- **Work instructions**
Will you return, word for word, only the lines from the top of the data below down to and including the one with "below(tree, value, high))"?

- **Supplied information**
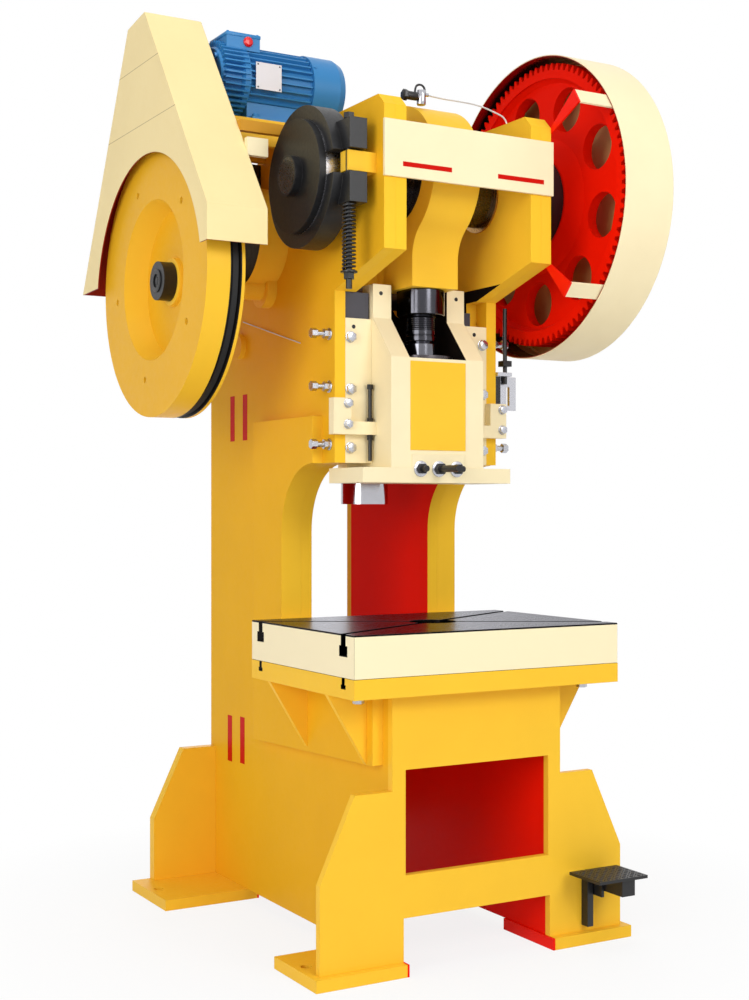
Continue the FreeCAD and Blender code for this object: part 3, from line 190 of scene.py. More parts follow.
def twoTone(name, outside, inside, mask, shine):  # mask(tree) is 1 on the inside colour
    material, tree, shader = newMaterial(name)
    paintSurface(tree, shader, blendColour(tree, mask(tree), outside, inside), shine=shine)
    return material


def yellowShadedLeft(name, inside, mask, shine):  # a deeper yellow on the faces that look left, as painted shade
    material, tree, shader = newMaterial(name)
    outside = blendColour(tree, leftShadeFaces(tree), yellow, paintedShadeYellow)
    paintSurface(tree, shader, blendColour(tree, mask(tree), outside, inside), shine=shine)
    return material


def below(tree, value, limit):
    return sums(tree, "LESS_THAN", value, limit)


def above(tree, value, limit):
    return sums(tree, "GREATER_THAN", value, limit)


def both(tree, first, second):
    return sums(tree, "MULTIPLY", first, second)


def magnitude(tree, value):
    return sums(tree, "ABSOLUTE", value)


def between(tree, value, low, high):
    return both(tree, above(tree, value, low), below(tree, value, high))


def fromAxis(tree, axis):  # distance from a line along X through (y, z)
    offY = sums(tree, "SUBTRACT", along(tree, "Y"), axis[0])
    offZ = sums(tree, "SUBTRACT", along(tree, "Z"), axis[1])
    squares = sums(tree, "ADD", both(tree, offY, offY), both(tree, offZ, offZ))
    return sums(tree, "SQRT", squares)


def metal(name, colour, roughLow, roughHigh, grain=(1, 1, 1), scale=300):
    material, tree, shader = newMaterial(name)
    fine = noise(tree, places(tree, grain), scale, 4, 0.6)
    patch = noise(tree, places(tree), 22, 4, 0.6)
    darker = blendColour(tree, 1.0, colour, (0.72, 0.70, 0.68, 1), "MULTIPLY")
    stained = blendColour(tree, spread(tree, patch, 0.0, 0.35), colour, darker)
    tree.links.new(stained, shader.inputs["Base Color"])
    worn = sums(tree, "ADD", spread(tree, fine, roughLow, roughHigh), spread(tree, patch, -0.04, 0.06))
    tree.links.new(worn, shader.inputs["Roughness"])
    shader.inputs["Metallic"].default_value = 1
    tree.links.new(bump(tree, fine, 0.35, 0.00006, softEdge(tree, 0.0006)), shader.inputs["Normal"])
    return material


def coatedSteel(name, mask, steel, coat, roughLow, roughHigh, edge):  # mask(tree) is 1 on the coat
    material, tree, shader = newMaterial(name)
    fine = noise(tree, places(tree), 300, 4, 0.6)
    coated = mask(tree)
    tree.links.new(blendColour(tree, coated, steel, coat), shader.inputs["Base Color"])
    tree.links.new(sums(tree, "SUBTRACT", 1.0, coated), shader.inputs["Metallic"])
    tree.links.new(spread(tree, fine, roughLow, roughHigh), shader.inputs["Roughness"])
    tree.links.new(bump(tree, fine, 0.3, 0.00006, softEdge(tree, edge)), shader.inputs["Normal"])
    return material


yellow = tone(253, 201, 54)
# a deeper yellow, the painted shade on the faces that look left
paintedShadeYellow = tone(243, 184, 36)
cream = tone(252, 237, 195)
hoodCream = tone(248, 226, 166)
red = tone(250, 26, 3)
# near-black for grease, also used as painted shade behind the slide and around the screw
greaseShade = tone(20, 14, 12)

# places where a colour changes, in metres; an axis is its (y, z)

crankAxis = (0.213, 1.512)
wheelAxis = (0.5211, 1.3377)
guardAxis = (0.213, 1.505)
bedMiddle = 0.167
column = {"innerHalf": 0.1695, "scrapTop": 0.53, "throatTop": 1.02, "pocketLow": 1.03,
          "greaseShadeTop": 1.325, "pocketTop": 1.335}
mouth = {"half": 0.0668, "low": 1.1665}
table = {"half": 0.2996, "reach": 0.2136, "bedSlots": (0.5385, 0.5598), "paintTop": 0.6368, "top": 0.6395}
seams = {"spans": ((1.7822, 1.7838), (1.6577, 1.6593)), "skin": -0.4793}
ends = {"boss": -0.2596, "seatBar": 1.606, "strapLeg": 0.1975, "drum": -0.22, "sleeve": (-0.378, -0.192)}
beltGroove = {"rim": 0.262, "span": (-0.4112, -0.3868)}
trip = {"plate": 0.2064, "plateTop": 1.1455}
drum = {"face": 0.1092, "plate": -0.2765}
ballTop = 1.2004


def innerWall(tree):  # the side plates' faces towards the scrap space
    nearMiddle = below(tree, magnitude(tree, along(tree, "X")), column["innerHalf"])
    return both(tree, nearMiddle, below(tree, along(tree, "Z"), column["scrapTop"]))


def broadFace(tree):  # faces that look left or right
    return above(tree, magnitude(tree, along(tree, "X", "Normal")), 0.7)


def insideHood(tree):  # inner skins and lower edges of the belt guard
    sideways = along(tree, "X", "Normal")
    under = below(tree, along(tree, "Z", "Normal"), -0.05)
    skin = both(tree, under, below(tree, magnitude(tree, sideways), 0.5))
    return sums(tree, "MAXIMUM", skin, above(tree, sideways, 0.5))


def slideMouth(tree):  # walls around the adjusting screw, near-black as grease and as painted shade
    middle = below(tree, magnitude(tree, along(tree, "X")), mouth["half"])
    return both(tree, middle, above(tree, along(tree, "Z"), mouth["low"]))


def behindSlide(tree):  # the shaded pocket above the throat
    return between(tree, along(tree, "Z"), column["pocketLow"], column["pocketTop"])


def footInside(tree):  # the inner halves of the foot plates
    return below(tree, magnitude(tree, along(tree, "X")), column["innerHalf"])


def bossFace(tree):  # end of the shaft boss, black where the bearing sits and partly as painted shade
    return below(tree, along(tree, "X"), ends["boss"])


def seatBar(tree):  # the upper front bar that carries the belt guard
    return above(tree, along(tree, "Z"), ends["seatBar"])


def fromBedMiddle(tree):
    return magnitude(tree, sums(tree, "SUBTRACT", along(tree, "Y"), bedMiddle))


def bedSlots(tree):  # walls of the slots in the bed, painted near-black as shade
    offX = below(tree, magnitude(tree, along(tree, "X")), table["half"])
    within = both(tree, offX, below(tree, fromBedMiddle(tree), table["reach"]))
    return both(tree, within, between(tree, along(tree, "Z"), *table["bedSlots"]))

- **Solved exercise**
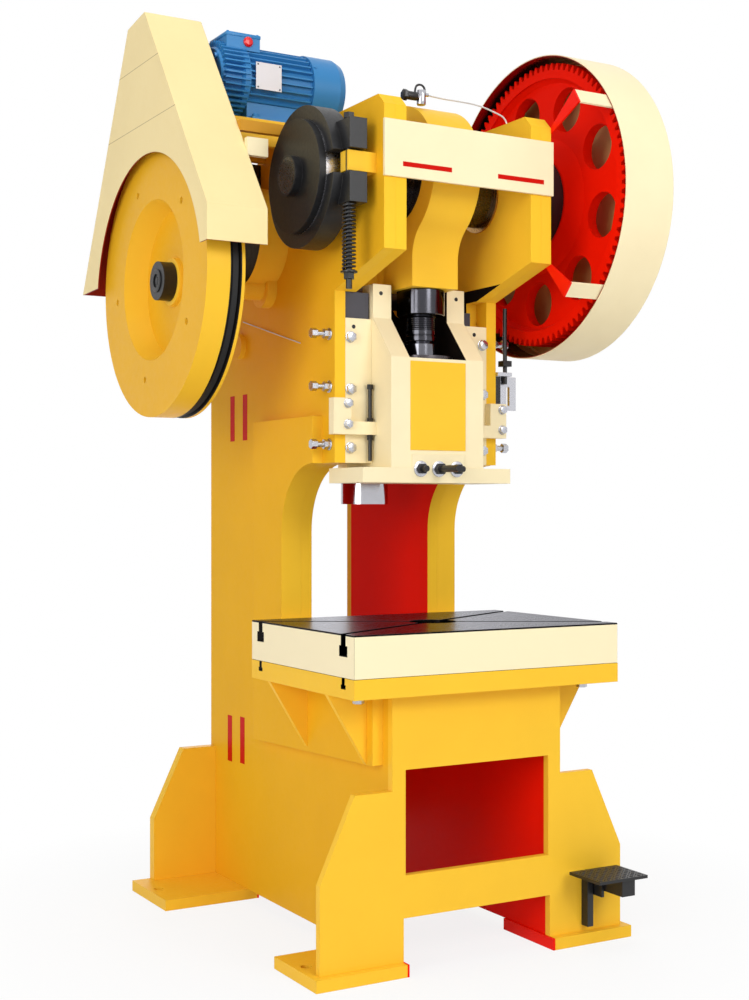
Continue the FreeCAD and Blender code for this object: part 3, from line 190 of scene.py. More parts follow.
def twoTone(name, outside, inside, mask, shine):  # mask(tree) is 1 on the inside colour
    material, tree, shader = newMaterial(name)
    paintSurface(tree, shader, blendColour(tree, mask(tree), outside, inside), shine=shine)
    return material


def yellowShadedLeft(name, inside, mask, shine):  # a deeper yellow on the faces that look left, as painted shade
    material, tree, shader = newMaterial(name)
    outside = blendColour(tree, leftShadeFaces(tree), yellow, paintedShadeYellow)
    paintSurface(tree, shader, blendColour(tree, mask(tree), outside, inside), shine=shine)
    return material


def below(tree, value, limit):
    return sums(tree, "LESS_THAN", value, limit)


def above(tree, value, limit):
    return sums(tree, "GREATER_THAN", value, limit)


def both(tree, first, second):
    return sums(tree, "MULTIPLY", first, second)


def magnitude(tree, value):
    return sums(tree, "ABSOLUTE", value)


def between(tree, value, low, high):
    return both(tree, above(tree, value, low), below(tree, value, high))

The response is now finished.